A common modernization scenario involves replacing separate finance, procurement, and inventory applications with a cloud ERP integrated to POS, e-commerce, warehouse management, and workforce systems. In that model, the ERP becomes the operational backbone for policy enforcement and enterprise reporting. Governance must define which transactions originate in edge systems, which are mastered in ERP, and how exceptions are reconciled.
Standardize workflows without ignoring retail execution realities
Workflow standardization is one of the main business cases for retail ERP deployment, but it should be applied selectively. High-value standardization targets usually include procure-to-pay, inventory adjustments, intercompany accounting, store replenishment approvals, promotion setup governance, and period-close procedures. These processes directly affect margin control, reporting quality, and enterprise scalability.
By contrast, some store-level activities may require bounded flexibility. Franchise operators may need localized assortment extensions, regional labor practices, or market-specific fulfillment methods. The right governance approach is not unrestricted configuration. It is controlled variation supported by policy rules, approval workflows, and reporting transparency.

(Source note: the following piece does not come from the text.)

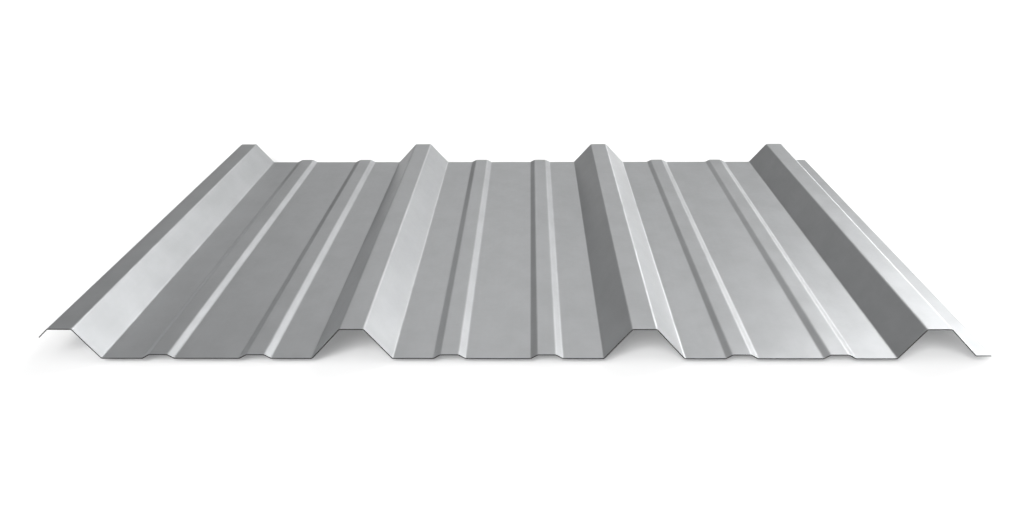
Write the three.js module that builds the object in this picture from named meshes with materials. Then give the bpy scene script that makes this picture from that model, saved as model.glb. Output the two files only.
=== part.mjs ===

For example, a specialty retail brand with 180 corporate stores and 240 franchise locations may standardize item master structure, purchase order approval thresholds, and inventory count procedures across all entities. At the same time, it may allow franchisees to source a limited percentage of non-core accessories from approved regional vendors. The ERP should support that model through category-level controls, supplier approval workflows, and exception reporting rather than manual side processes.
Deployment model: template first, controlled localization second
The most reliable deployment approach for mixed retail networks is a template-led model. The organization defines a global or enterprise template for finance, procurement, inventory, reporting, security roles, and core integrations. It then documents approved localization layers for tax, statutory reporting, language, regional fulfillment, and franchise-specific operating requirements.
This approach reduces implementation drift. It also improves supportability because the service desk, super users, and process owners can operate against a known baseline. Without a template-first model, each rollout wave tends to negotiate new exceptions, increasing testing effort, delaying cutover, and weakening data comparability.
| Governance Layer | What Should Be Standardized | What May Be Localized |
|---|---|---|
| Enterprise template | Chart of accounts, item master rules, approval matrix, core KPIs, security model | None without formal approval |
| Regional layer | Reporting structure, replenishment logic, integration patterns | Tax, language, statutory forms, regional logistics rules |
| Franchise layer | Brand controls, mandatory compliance workflows, master data standards | Approved local sourcing, bounded pricing exceptions, local operating calendars |
Onboarding, training, and adoption need different tracks for franchise and corporate users
Retail ERP adoption often underperforms because training is designed as a single curriculum. Corporate finance teams, district managers, store managers, franchise owners, inventory controllers, and support teams do not use the system in the same way. Governance should require role-based onboarding paths tied to actual transaction responsibilities and control points.
Franchise adoption also depends on perceived business value. If training focuses only on compliance, franchisees may treat the ERP as a reporting burden. If onboarding demonstrates how the platform improves replenishment accuracy, margin visibility, promotion execution, and dispute resolution, adoption improves materially. This is especially important in cloud ERP programs where process discipline is more visible and exceptions are easier to track.
- Use role-based training by process area, not generic system navigation sessions.
- Certify store managers and franchise administrators before granting production access to sensitive workflows.
- Deploy hypercare support with retail-specific issue triage for pricing, inventory, receiving, and close-cycle problems.
- Measure adoption using transaction completion rates, exception volumes, help desk patterns, and policy compliance indicators.
- Refresh training after each major cloud release to prevent process drift and unauthorized workarounds.
Risk management priorities in franchise and corporate ERP rollout
Retail ERP deployment risk is not limited to technical cutover. The highest-impact failures often come from unresolved ownership questions, weak data governance, inconsistent store readiness, and underestimating franchise change resistance. A governance-led risk model should identify operational, financial, compliance, and adoption risks by rollout wave.
Consider a phased rollout where corporate stores go live first, followed by franchise groups in regional waves. This sequence can be effective, but only if the corporate phase is treated as template validation rather than proof that franchise deployment will be straightforward. Franchise waves usually expose additional requirements around local tax handling, supplier onboarding, promotional funding, and support coverage outside standard corporate hours.
Executive teams should require readiness evidence before each wave: clean master data, signed process deviations, tested integrations, trained users, support staffing, and contingency plans for store operations. In retail, even a short disruption to receiving, pricing, or end-of-day reconciliation can create immediate revenue and customer service impact.
Executive recommendations for operating model alignment
First, treat ERP governance as an operating model program, not an IT project. The platform will expose inconsistencies in authority, policy, and accountability that already exist between franchise and corporate structures. Those issues should be resolved through executive sponsorship and documented governance, not deferred to system integrators.
Second, define non-negotiable enterprise standards early. These typically include financial controls, master data rules, security roles, compliance workflows, and reporting definitions. Third, explicitly identify where local flexibility is commercially necessary and design it into the template with approval logic. This is more effective than allowing informal exceptions after go-live.
Fourth, invest in post-deployment governance. Cloud ERP modernization is continuous. Release management, process ownership, franchise support, KPI review, and data stewardship must remain active after rollout. Finally, align incentives. Franchise operators are more likely to adopt standardized ERP workflows when they can see operational benefits in inventory turns, stock accuracy, rebate recovery, and faster issue resolution.